Why pursue graduate studies at Notre Dame?
Sociology faculty work with you to become an outstanding independent scholar, with a robust research agenda. We’ll help you develop into peers and colleagues who follow their passion and generate creative, original scholarship. By the time you graduate you’ll make serious contributions to research, submit your work to sociology journals, and teach your own class. You’ll be ready for a career in academia, or research positions at think tanks, non-profits, and industry.
Our program is known for our vibrant intellectual culture and collegial, inclusive, and supportive community. We have an excellent reputation among our peers. We are the top-ranked social science program at Notre Dame and our star is on the rise — we’ve hurtled 17 spots up the rankings since 2005. We are known for our expertise in cultural sociology, education, political sociology, and social movements, religion, and theory. The department also has strengths in family, gender and sexuality, international development, organizations, race and ethnicity, social psychology, and stratification.
Our regular colloquium series, training seminars and workshops, and professional seminars expose you to innovative new sociological work, help you develop a taste for sociological excellence, and prepare you to find (and keep) a job in academia.
There are a number of Ph.D. programs you could attend. What is Notre Dame’s edge?
Our department embraces a multiple mentorship model. No one advisor can train you in every skill you need to succeed, so we encourage you to work with a variety of faculty to hone your craft. You’ll develop close working relationships with a number of our accessible faculty who are both innovators in their field and present in the life of the department.
At Notre Dame we pride ourselves on putting you into a research apprenticeship on day one. Unlike most programs where you spend most of your time as a teaching assistant for large lecture classes, we think you should learn by doing, working with faculty on collaborative research projects.
We value faculty and graduate student collaboration, with more than 30 co-authored articles and books by faculty and graduate students over the past five years.
You’ll also have an opportunity to teach your own class, working closely with a teaching mentor who can advise you on syllabus design and help you improve by observing your teaching. You’ll also develop your classroom skills with training seminars at the Kaneb Center for Teaching Excellence.
Hear it from our Graduates
“I appreciate the latitude and liberty Notre Dame Sociology gives graduate students to find their own interests, craft their own identity in the field and develop creative scholarship. I never felt pressured to fit in and was never pigeon-holed as this or that kind of sociologist. I could find my own path. In a field that trades on distinction, this strikes me as being by far the most important kind: distinct scholarship that speaks to its author's originality. Speaking from hindsight and with the benefit of experience in other departments and graduate programs, I consider this to be a unique strength of the Department of Sociology at Notre Dame.”

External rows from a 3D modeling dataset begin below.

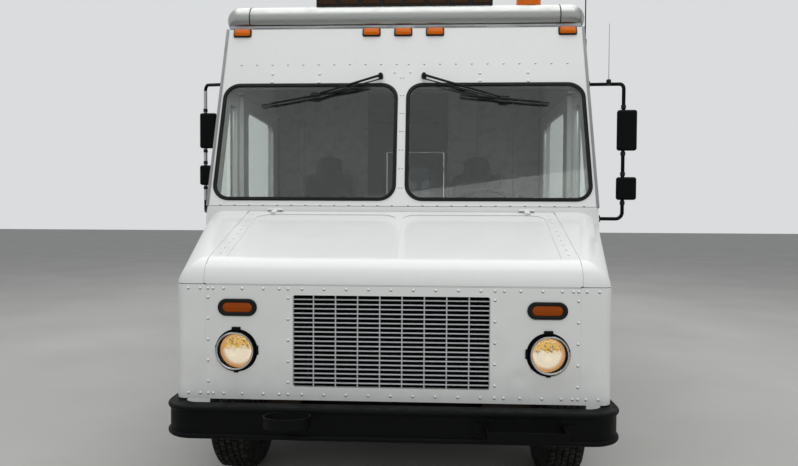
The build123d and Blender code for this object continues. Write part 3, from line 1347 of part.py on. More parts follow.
TUBE_R = 60
TUBE_END = DUAL_OUT_X - 380
STUB_R = 45
STUB_END = DUAL_OUT_X - 30
SHAFT_R = 42
PUMPKIN_R = 165
with BuildPart() as rear_axle:
    with Locations(Location((0, at(REAR_AXLE_S), AXLE_Z), (0, 90, 0))):
        Cylinder(TUBE_R, 2 * TUBE_END)
        Cylinder(STUB_R, 2 * STUB_END)
    with Locations((0, at(REAR_AXLE_S), AXLE_Z)):
        Sphere(PUMPKIN_R)
    shaft_from = (0, at(GEARBOX_END + 8), ENGINE_Z)
    shaft_to = (0, at(REAR_AXLE_S - 120), AXLE_Z)
    shaft_line = Line(shaft_from, shaft_to, mode=Mode.PRIVATE)
    with BuildSketch(Plane(origin=shaft_from, z_dir=shaft_line % 0)):
        Circle(SHAFT_R)
    extrude(amount=shaft_line.length)
save(rear_axle.part, "rear_axle")


LEAF_T = 12
LEAF_STEP = 120
LEAVES = 3
SPRING_HALF = 620
SPRING_SAG = 40


def spring(side, x, s, top, half_len, sag, leaves):
    """A pack of leaves that curves up to its eyes, each leaf shorter than the one above."""
    radius = (half_len**2 + sag**2) / (2 * sag)
    with BuildPart() as pack:
        for n in range(leaves):
            with BuildSketch(Plane.YZ.offset(x - SPRING_W / 2)):
                with Locations((at(s), top + radius)):
                    Circle(radius + (n + 1) * LEAF_T)
                    Circle(radius + n * LEAF_T, mode=Mode.SUBTRACT)
                with Locations((at(s), top)):
                    Rectangle(2 * (half_len - n * LEAF_STEP), 400, mode=Mode.INTERSECT)
            extrude(amount=SPRING_W)
        for end in (-1, 1):
            eye_z = top + sag - 10
            with Locations(Location((x, at(s + end * half_len), eye_z), (0, 90, 0))):
                Cylinder(25, SPRING_W)
            hanger_s = (s + end * half_len - 20, s + end * half_len + 20)
            if eye_z < RAIL_BOTTOM:
                block((x - SPRING_W / 2, x + SPRING_W / 2), hanger_s, (eye_z, RAIL_BOTTOM))
            else:
                hanger_x = sorted((side * RAIL_OUT, x + side * SPRING_W / 2))
                block(hanger_x, hanger_s, (eye_z, eye_z + 60))
    return pack.part


springs = []
for side in (-1, 1):
    for x, s, seat_z in ((SPRING_X, AXLE_S, beam_z + 35), (REAR_SPRING_X, REAR_AXLE_S, AXLE_Z + TUBE_R)):
        top = seat_z + LEAVES * LEAF_T
        springs.append(spring(side, side * x, s, top, SPRING_HALF, SPRING_SAG, LEAVES))

with BuildPart() as leaf_springs:
    add(springs)
save(leaf_springs.part, "leaf_springs")

with BuildPart() as fuel_tank:
    tank_s = (REAR_AXLE_S - 2110, REAR_AXLE_S - 1260)
    block((-RAIL_OUT - 380, -RAIL_OUT), tank_s, (RAIL_BOTTOM - 70, RAIL_TOP - 10))
    fillet(fuel_tank.edges().filter_by(Axis.Y), 50)
save(fuel_tank.part, "fuel_tank")

PIPE_R = 32
SILENCER_R = 105
SILENCER_X = RAIL_OUT + 168
SILENCER_Z = RAIL_BOTTOM + 60
SILENCER_S = (REAR_AXLE_S - 2610, REAR_AXLE_S - 1710)
tail_route = [
    (SILENCER_X, at(SILENCER_S[1] - 50), SILENCER_Z),
    (SILENCER_X, at(REAR_HOUSE_S[0] - 360), SILENCER_Z),
    (HALF - 65, at(REAR_HOUSE_S[0] - 180), SILENCER_Z - 175),
]
head_route = [
    (205, at(ENGINE_S[1] + 120), RAIL_TOP - 80),
    (205, at(GEARBOX_END + 160), RAIL_BOTTOM - 45),
    (SILENCER_X, at(SILENCER_S[0] - 200), RAIL_BOTTOM - 45),
    (SILENCER_X, at(SILENCER_S[0] + 50), SILENCER_Z),
]
tail_pipe = tube(tail_route, PIPE_R, 120)
head_pipe = tube(head_route, PIPE_R, 90)

with BuildPart() as exhaust:
    silencer_l = SILENCER_S[1] - SILENCER_S[0]
    with Locations(Location((SILENCER_X, at(sum(SILENCER_S) / 2), SILENCER_Z), (90, 0, 0))):
        Cylinder(SILENCER_R, silencer_l)
    add(tail_pipe)
    add(head_pipe)
    for s in (SILENCER_S[0] + 150, SILENCER_S[1] - 150):
        hanger_x = (RAIL_OUT, SILENCER_X - SILENCER_R + 25)
        block(hanger_x, (s, s + 40), (SILENCER_Z - 20, SILENCER_Z + 20))
save(exhaust.part, "exhaust")


# The tyre's outline from bead to tread, as shares of its half width and of its height over the rim
BEAD = 0.82
TYRE_PROFILE = ((BEAD, 0), (0.95, 0.17), (1, 0.42), (0.98, 0.66), (0.91, 0.86), (0.76, 1))


def tyre():
    """A tyre about its wheel's axis, with rounded shoulders and bulged walls."""
    with BuildPart() as ring:
        with BuildSketch(Plane.XY):
            half = TYRE_W / 2
            profile = [(half * wide, RIM_R + (TYRE_R - RIM_R) * up) for wide, up in TYRE_PROFILE]
            mirrored = [(-x, y) for x, y in reversed(profile)]
            Polygon(*profile, *mirrored, align=None)
        revolve(axis=Axis.X)
    return ring.part


def rim(out):
    """A disc wheel; out is +1 or -1 for the way its mounting face is set from the tyre's middle."""
    half = TYRE_W / 2 * BEAD
    face = out * DISC_SET
    root = out * DISC_ROOT
    back = out * DISC_T
    with BuildPart() as wheel:
        with BuildSketch(Plane.XY):
            Polygon(
                (-half, RIM_R - SEAT),
                (half, RIM_R - SEAT),
                (half, RIM_R - 8),
                (half - 30, RIM_R - RIM_T - 14),
                (-half + 30, RIM_R - RIM_T - 14),
                (-half, RIM_R - 8),
                align=None,
            )
        revolve(axis=Axis.X)
        with BuildSketch(Plane.XY):
            Polygon(
                (root, RIM_R - RIM_T - 10),
                (face, DISC_FLAT_R),
                (face, HUB_R - 4),
                (face - back, HUB_R - 4),
                (face - back, DISC_FLAT_R - 2),
                (root - back, RIM_R - RIM_T - 10),
                align=None,
            )
        revolve(axis=Axis.X)
        with BuildSketch(Plane.YZ.offset(-DISC_SET - 60)):
            with PolarLocations(HOLE_RING, HOLE_COUNT):
                Circle(HOLE_R)
        extrude(amount=2 * DISC_SET + 120, mode=Mode.SUBTRACT)
    return wheel.part


# Disc wheels: barrel, dished disc with hand holes, and the hubs they sit on
RIM_T = 8
DISC_SET = DUAL_GAP / 2
DISC_ROOT = 20
DISC_T = 12
DISC_FLAT_R = 165
HUB_R = 78
HOLE_RING = 198
HOLE_R = 22
HOLE_COUNT = 8
HUB_CAP = 45


def hub(x_from, x_to, bore, bore_to):
    """A hub about the X axis with a blind bore from its inner end."""
    side = 1 if x_to > x_from else -1
    with BuildPart() as body:
        with Locations(Location(((x_from + x_to) / 2, 0, 0), (0, 90, 0))):
            Cylinder(HUB_R, abs(x_to - x_from))
        ring = body.edges().filter_by(GeomType.CIRCLE).sort_by(Axis.X)
        fillet(ring[-1 if side > 0 else 0], 14)
        with Locations(Location(((x_from - side + bore_to) / 2, 0, 0), (0, 90, 0))):
            Cylinder(bore, abs(bore_to - x_from + side), mode=Mode.SUBTRACT)
    return body.part


for side, name in ((1, "left"), (-1, "right")):
    wheel_at = Pos(0, at(AXLE_S), AXLE_Z)
    middle = Pos(side * FRONT_X, 0, 0)
    save(wheel_at * middle * tyre(), f"front_tyre_{name}")
    cap_x = side * (FRONT_X + DISC_SET + HUB_CAP)
    front_hub = hub(side * (CHEEK_X + CHEEK_T + PLAY), cap_x, SPINDLE_R + RUN, side * (SPINDLE_END + 3))
    save(wheel_at * (middle * rim(side) + front_hub), f"front_rim_{name}")
    rear_at = Pos(0, at(REAR_AXLE_S), AXLE_Z)
    outer = Pos(side * DUAL_OUT_X, 0, 0)
    inner = Pos(side * (DUAL_OUT_X - DUAL_GAP), 0, 0)
    save(Compound([rear_at * outer * tyre(), rear_at * inner * tyre()]), f"rear_tyres_{name}")
    rear_hub = hub(side * (TUBE_END + PLAY), side * (STUB_END + 20), STUB_R + RUN, side * (STUB_END + 3))
    save(rear_at * (outer * rim(-side) + inner * rim(side) + rear_hub), f"rear_rims_{name}")
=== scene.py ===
# %% [markdown]
# # A riveted step van food truck
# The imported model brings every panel, lamp, wheel and hinge at its real size and place. This notebook
# adds what the body shop adds: rivets, gaskets, lamp glass, tread, paint, road film and wear. Each step
# first says what the real thing is, how it could be made in Blender, and why this way was chosen.

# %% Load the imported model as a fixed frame
from math import cos, pi, radians, sin, tan

import bmesh
import bpy
from mathutils import Matrix, Vector
from mathutils.bvhtree import BVHTree


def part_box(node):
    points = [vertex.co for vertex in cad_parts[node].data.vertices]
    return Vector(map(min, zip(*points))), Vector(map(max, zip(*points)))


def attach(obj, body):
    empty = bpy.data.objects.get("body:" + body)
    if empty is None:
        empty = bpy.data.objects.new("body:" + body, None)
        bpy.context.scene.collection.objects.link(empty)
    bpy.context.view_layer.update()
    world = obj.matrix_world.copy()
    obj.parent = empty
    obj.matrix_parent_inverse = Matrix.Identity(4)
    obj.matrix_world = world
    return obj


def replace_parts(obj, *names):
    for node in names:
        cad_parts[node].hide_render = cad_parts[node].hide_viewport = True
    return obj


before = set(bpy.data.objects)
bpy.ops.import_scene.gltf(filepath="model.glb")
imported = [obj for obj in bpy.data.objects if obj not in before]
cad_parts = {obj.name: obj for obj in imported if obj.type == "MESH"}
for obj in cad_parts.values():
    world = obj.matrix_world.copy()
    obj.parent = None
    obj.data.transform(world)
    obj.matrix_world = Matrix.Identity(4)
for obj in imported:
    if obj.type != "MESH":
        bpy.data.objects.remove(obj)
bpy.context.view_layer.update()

print("Packed nodes:", len(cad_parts))

# %% [markdown]
# ## The camera
# The reference is a hand-held wide shot from just ahead of the bumper. Its view was worked out from the
# lamps, the rivet rows and the window corners, so the camera takes that place, turn and focal length
# directly instead of being eyed in. The small roll is the hand-held camera's.

# %% Camera at the reference's viewpoint
IMAGE_WIDTH = 798
FOCAL_PIXELS = 600
SENSOR_MM = 36
CAMERA_AT = (0.1608, -5.890, 1.52)
YAW, PITCH, ROLL = 2.545, 1.474, 0.298

camera_data = bpy.data.cameras.new("camera")
camera_data.sensor_width = SENSOR_MM
camera_data.lens = FOCAL_PIXELS / IMAGE_WIDTH * SENSOR_MM
camera_data.clip_end = 500
camera = bpy.data.objects.new("camera", camera_data)
bpy.context.scene.collection.objects.link(camera)
camera.matrix_world = (
    Matrix.Translation(CAMERA_AT)
    @ Matrix.Rotation(radians(YAW), 4, "Z")
    @ Matrix.Rotation(radians(90 - PITCH), 4, "X")
    @ Matrix.Rotation(radians(ROLL), 4, "Z")
)
bpy.context.scene.camera = camera
print("Focal length in mm:", round(camera_data.lens, 2))

# %% [markdown]
# ## One helper for nodes, one for colours
# A material is a small graph. Writing each graph by hand needs the same three lines for every node:
# make it, set it, link it. One function does all three, so that the materials below read like recipes.
# Colours are written as the hex codes a painter would note, and turned to linear light once.

# %% Add a node, and turn a hex colour to linear
def add(tree, kind, sockets=None, **settings):
    """One node with its settings, its socket values and its incoming links."""
    node = tree.nodes.new(kind)
    for key, value in settings.items():
        setattr(node, key, value)
    for key, value in (sockets or {}).items():
        if isinstance(value, bpy.types.NodeSocket):
            tree.links.new(value, node.inputs[key])
        else:
            node.inputs[key].default_value = value
    return node


def linear(hex_code):
    """sRGB hex to linear red, green, blue and alpha."""
    channels = [int(hex_code[place : place + 2], 16) / 255 for place in (1, 3, 5)]
    light = [c / 12.92 if c <= 0.04045 else ((c + 0.055) / 1.055) ** 2.4 for c in channels]
    return (*light, 1.0)


print("Mid grey is", [round(value, 3) for value in linear("#808080")[:3]])

# %% [markdown]
# ## Start of every finish
# Each finish begins with a Principled shader and the object's own coordinates, which on this model are
# plain metres on the truck. A pattern whose real pitch is known in millimetres then needs only one
# division to find its scale.

# %% A new finish, a pattern scale in millimetres, and two small recipes
def new_finish(name, colour, roughness, metallic=0.0):
    """A material, its tree, its shader and its coordinates."""
    material = bpy.data.materials.new(name)
    material.use_nodes = True
    tree = material.node_tree
    shader = tree.nodes["Principled BSDF"]
    shader.inputs["Base Color"].default_value = linear(colour)
    shader.inputs["Roughness"].default_value = roughness
    shader.inputs["Metallic"].default_value = metallic
    place = add(tree, "ShaderNodeTexCoord").outputs["Object"]
    return material, tree, shader, place


def pitch(millimetres):
    """Texture scale at which one feature is that many millimetres wide."""
    return 1000 / millimetres


def blotches(tree, place, millimetres, low, high, detail=3.0):
    """Soft patches of a real size, from 0 outside low to 1 past high."""
    sockets = {"Vector": place, "Scale": pitch(millimetres), "Detail": detail}
    cloud = add(tree, "ShaderNodeTexNoise", sockets)
    sockets = {"Value": cloud.outputs["Fac"], "From Min": low, "From Max": high}
    return add(tree, "ShaderNodeMapRange", sockets).outputs["Result"]


def blend_colours(tree, share, first, second):
    """Two colours mixed by a share; each is a hex code or a socket."""
    sockets = {0: share}
    for place, colour in ((6, first), (7, second)):
        sockets[place] = linear(colour) if isinstance(colour, str) else colour
    return add(tree, "ShaderNodeMix", sockets, data_type="RGBA").outputs[2]


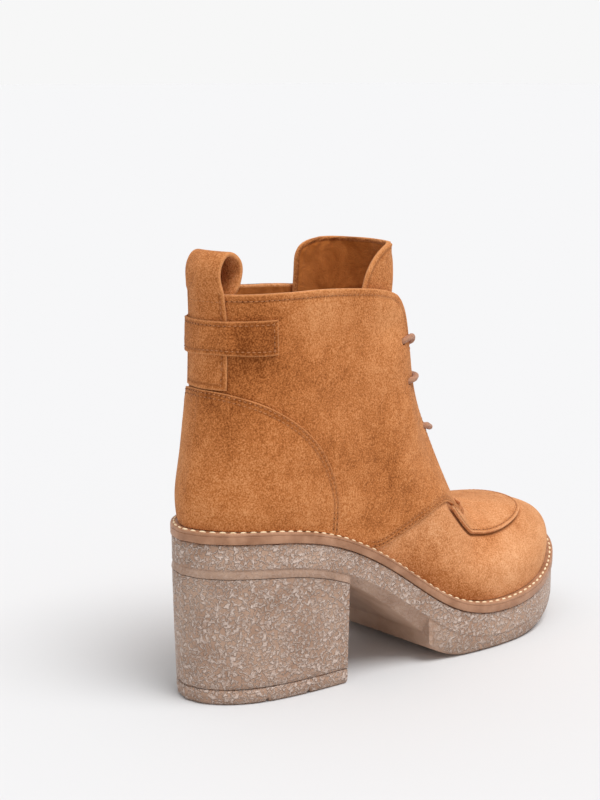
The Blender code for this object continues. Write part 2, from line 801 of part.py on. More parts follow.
def seam_round(rise):
    """Share round of the front edge of the lateral quarter at a share of the rib."""
    return SEAM_ROUND + SEAM_SWEEP * np.asarray(rise, float) ** SEAM_POWER


def even_shares(start, end, count):
    """Shares between two places on the welt, closer together where the foot line bends."""
    fine = np.linspace(start, end, SAMPLES // 4)
    plan, outward = outline(fine, ledge(outline(fine)[0][:, 0]))
    travel = np.linalg.norm(np.diff(plan, axis=0), axis=1)
    slope = np.gradient(seat(plan[:, 0])) / np.gradient(np.concatenate([[0.0], np.cumsum(travel)]))
    bend = np.linalg.norm(np.diff(outward, axis=0), axis=1) + np.abs(np.diff(slope)) * SEAT_TURN
    bend *= CURVE_WEIGHT
    pace = np.concatenate([[0.0], np.cumsum(travel + bend)])
    places = np.interp(np.linspace(0, pace[-1], count + 1), pace, fine)
    return (places - start) / (end - start)


def sector(start, end, columns):
    """Grid of places on the skin between two edges that depend on the rise."""
    low = float(start(np.zeros(1))[0])
    high = float(end(np.zeros(1))[0])
    shares = even_shares(low, high, columns)
    rise_grid, share_grid = np.meshgrid(np.array(ROWS), shares, indexing="ij")
    first = start(rise_grid)
    return first + (end(rise_grid) - first) * share_grid, rise_grid


def back_edge(side):
    """Edge of a quarter at the back of the heel."""
    def edge(rise):
        half = turn_for(GAP / 2, np.zeros(np.shape(rise)), rise)
        return half if side < 0 else 1 - half
    return edge


def zip_edge(side):
    """Edge of the medial quarter beside the zip, closing to a seam below it."""
    def edge(rise):
        opened = ease((rise - ROWS[ZIP_ROW - 1]) / (ROWS[ZIP_ROW] - ROWS[ZIP_ROW - 1]))
        half = GAP / 2 + (ZIP_GAP / 2 - GAP / 2) * opened
        return ZIP_ROUND + side * turn_for(half, np.full(np.shape(rise), ZIP_ROUND), rise)
    return edge


def front_edge(side):
    """Edge of a quarter along its seam with the vamp."""
    def edge(rise):
        return seam_round(rise) if side < 0 else 1 - seam_round(rise)
    return edge


def make_upper():
    """Vamp, ankle and lining as one hollow wall, open at the collar, throat and sole."""
    parts = [
        sector(back_edge(-1), front_edge(-1), QUARTER_COLUMNS),
        sector(front_edge(-1), front_edge(1), VAMP_COLUMNS),
        sector(front_edge(1), zip_edge(-1), ZIP_FRONT_COLUMNS),
        sector(zip_edge(1), back_edge(1), ZIP_BACK_COLUMNS),
    ]
    parts[0][0][:, 0] = 0.0
    round_grid = np.concatenate([
        parts[0][0][:, :-1],
        parts[1][0][:, :-1],
        parts[2][0][:, :-1],
        (parts[2][0][:, -1:] + parts[3][0][:, :1]) / 2,
        parts[3][0][:, 1:-1],
    ], axis=1)
    rise_grid = np.broadcast_to(np.array(ROWS)[:, None], round_grid.shape)
    outer = layer(round_grid, rise_grid, np.zeros(round_grid.shape))
    inner = layer(round_grid, rise_grid, np.full(round_grid.shape, -WALL))
    slab("upper", outer, inner, "suede", ring=True)


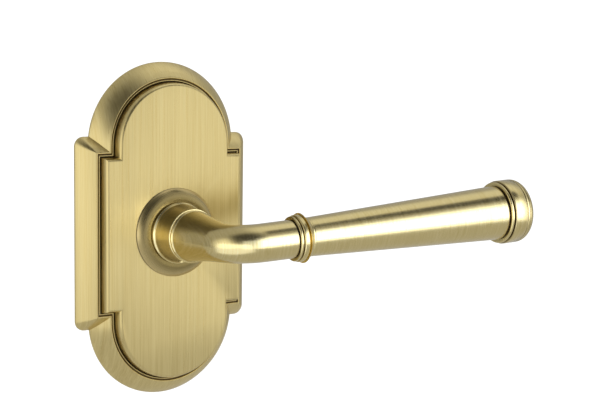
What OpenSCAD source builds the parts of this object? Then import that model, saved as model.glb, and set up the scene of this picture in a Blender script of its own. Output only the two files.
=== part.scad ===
// Lever handle lockset: the exterior trim set of a door lock.
// Plate, turning lever, return spring cassette, mounting posts and spindle.
// The origin is on the spindle axis in the plane of the door's face.
// The door is on the +Y side, the lever points along +X and +Z is up.

/* [Plate] */
// Width of the plate across its side wings
plate_w = 67; // [64:0.5:72]
// Height of the side wings
wing_h = 66.6; // [60:0.2:72]
// Outer radius of the round top and bottom
arch_r = 28.4; // [27:0.2:30]
// Height of the round ends' centres above and below the spindle
arch_z = 30.1; // [28:0.1:34]
// Distance of the moulded border's crest from the door
rim_h = 7; // [6.6:0.1:7.2]
// Distance of the raised panel's face from the door
panel_h = 9.5; // [9:0.1:10.5]
// Distance of the raised panel's edge in from the plate's edge
border_w = 7.3; // [7:0.1:8]

/* [Lever] */
// Distance of the arm's axis from the door at the middle collar
collar_h = 51.9; // [49:0.1:54]
// Distance from the spindle axis to the middle collar
collar_x = 20.1; // [19:0.1:24]
// Distance from the spindle axis to the far end of the lever
lever_len = 112.4; // [105:0.1:125]
// Angle by which the lever points up at rest
lift = 3.5; // [0:0.1:5]
// Angle by which the lever leans away from the door
flare = 6; // [0:0.5:8]
// Radius of the centre line through the bend
bend_r = 11; // [9:0.5:13]
// Radius of the arm where it leaves the neck
arm_root_r = 8.75; // [8:0.05:9]
// Radius of the arm through the bend
arm_bend_r = 6.2; // [6:0.05:6.6]
// Radius of the arm at the middle collar
arm_tip_r = 6.45; // [6.2:0.05:6.6]
// Radius of the grip beside the middle collar
grip_root_r = 6.55; // [6.4:0.05:7]
// Radius of the grip beside the end cap
grip_tip_r = 9.6; // [9:0.1:10]
// Radius of the end cap
cap_r = 11.3; // [10.9:0.1:12]

/* [Mounting] */
// Distance between the two through-bolt posts
post_gap = 38.1; // [38.1:0.1:41.3]
// Radius of the threaded hole in each post
post_thread_r = 2.1; // [1.6:0.1:2.4]
// Reach of the posts into the door
post_reach = 16; // [12:1:20]
// Side of the square spindle
spindle_side = 8; // [7:0.1:8]
// Reach of the spindle into the door
spindle_reach = 45; // [35:1:60]

/* [Return spring] */
// Turn of the lever from rest to its stop
turn = 50; // [35:1:55]
// Diameter of the spring's wire
wire_d = 1.6; // [1.2:0.1:1.6]
// Turns of wire in the spring
spring_turns = 3.25; // [2.25:1:3.25]

/* [Hidden] */
$fn = 96;

brass = [0.80, 0.71, 0.45];
steel = [0.66, 0.67, 0.69];
nylon = [0.90, 0.89, 0.84];

eps = 0.01;

// Plate border, as insets from the plate's edge and heights from the door
edge_h = 0.8;
slope_w = 5.2;
slope_bulge = 0.4;
recess_in = 5.4;
recess_h = 6.1;
groove_in = 6.5;
groove_h = 5.7;
panel_round = 0.6;
slope_len = norm([slope_w, rim_h - edge_h]);
slope_r = (pow(slope_len, 2) / 8 + pow(slope_bulge, 2) / 2) / slope_bulge;
slope_cx = slope_w / 2 + (slope_r - slope_bulge) * (rim_h - edge_h) / slope_len;
slope_cy = (rim_h + edge_h) / 2 - (slope_r - slope_bulge) * slope_w / slope_len;

// Back of the plate
seat_in = 4.5;
seat_h = 2.5;
hollow_in = 9;
hollow_h = 7;
screw_x = 13;
screw_z = 38;
screw_boss_r = 4.5;
m3_r = 1.5;
screw_h = 1.6;
screw_len = 4.3;
screw_head_r = 2.9;
screw_hex_r = 1.1;
sink_r = 3.2;
seat_gap = 0.3;
fit = 0.05;

// Boss on the panel
boss_r = 15;
boss_step_h = 10.0;
boss_top_h = 12.7;
boss_dome_r = 3.5;
boss_spigot_r = 12.5;
bushing_r = 10;

// Shank and what it carries, measured along its axis
shank_r = 8;
bore_r = shank_r + fit;
neck_h = 12.8;
bead_r = 0.6;
neck_root_r = 10.2;
neck_tip_r = 8.95;
neck_top_h = 22.6;
bead2_r = 0.42;
shank_end = -13.8;
flat_z = 7.2;
flat_top_h = 3.5;
socket_r = 5;
socket_h = 20;
drive_top_h = 19.2;
ring_h = -12.4;
ring_t = 1.2;
ring_groove_r = 7.2;
ring_r = 10.4;
wave_r = 10.6;
wave_h = -10.7;
washer_h = -10.3;
washer_t = 0.8;
set_screw_h = 16.9;
set_screw_r = 2;

// Mounting posts and spring cassette
post_r = 3.5;
case_r = 14.8;
case_in_r = 13.6;
case_floor = -7.2;
case_back = -8.4;
flange_r = 17;
flange_t = 1.2;
ear_z = 19.5;
ear_r = 4.2;
case_head_r = 2.8;
case_head_h = 1.7;
case_hex_r = 1.4;
rear_spigot_r = 9.4;
rear_flange_r = 11;
front_flange_r = 12;
cover_h = seat_h + flange_t;
cover_t = 1;
hub_r = 9.6;
hub_back = -6.9;
lug_r = 13.1;
lug_half = 12;
lug_back = 0.9;
lug_front = 3.4;
pin_r = 1.2;
pin_at_r = 11.8;
pin_half = asin(pin_r / pin_at_r);
pin_gap = 0.6;
stop_angles = [90 + lug_half + pin_half + pin_gap, 90 - turn - lug_half - pin_half - pin_gap];
spring_r = 11.2;
leg_hole_r = wire_d / 2 + 0.15;
spring_back = -6.2;
spring_front = -0.2;
leg_back = -8.2;
leg_front = 3.0;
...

Michael Strand, Assistant Professor, Brandeis University
“I appreciated the culture of the Department of Sociology as a graduate student because there was mentorship built into the program. Graduate student offices were set-up where newer students were placed in offices with senior students and I benefited immensely from advice and guidance they provided. Support from senior graduate students supplemented the support from advisors. Once I became the senior graduate student, I was able to pass down the information and mentorship to the next cohort of new students. The support and camaraderie from fellow students made an impact because I never once felt the environment was competitive or hostile.”
Nicole Perez, Post-doc, University of Illinois Chicago
“I chose to come to Notre Dame Sociology because the culture had the right blend of competitiveness and supportive community — a blend that is necessary for long-term success in research and teaching. This culture was due, in part, to the freedom we were given to pursue our research, rather than having to satisfy burdensome teaching commitments. Further, as a program on the move, there was a sense that the department had a healthy chip on its shoulder, which filters down to the students. It is a department that isn’t stuck in the past or resting on its laurels. For that reason I am very proud to be a graduate of Notre Dame Sociology.”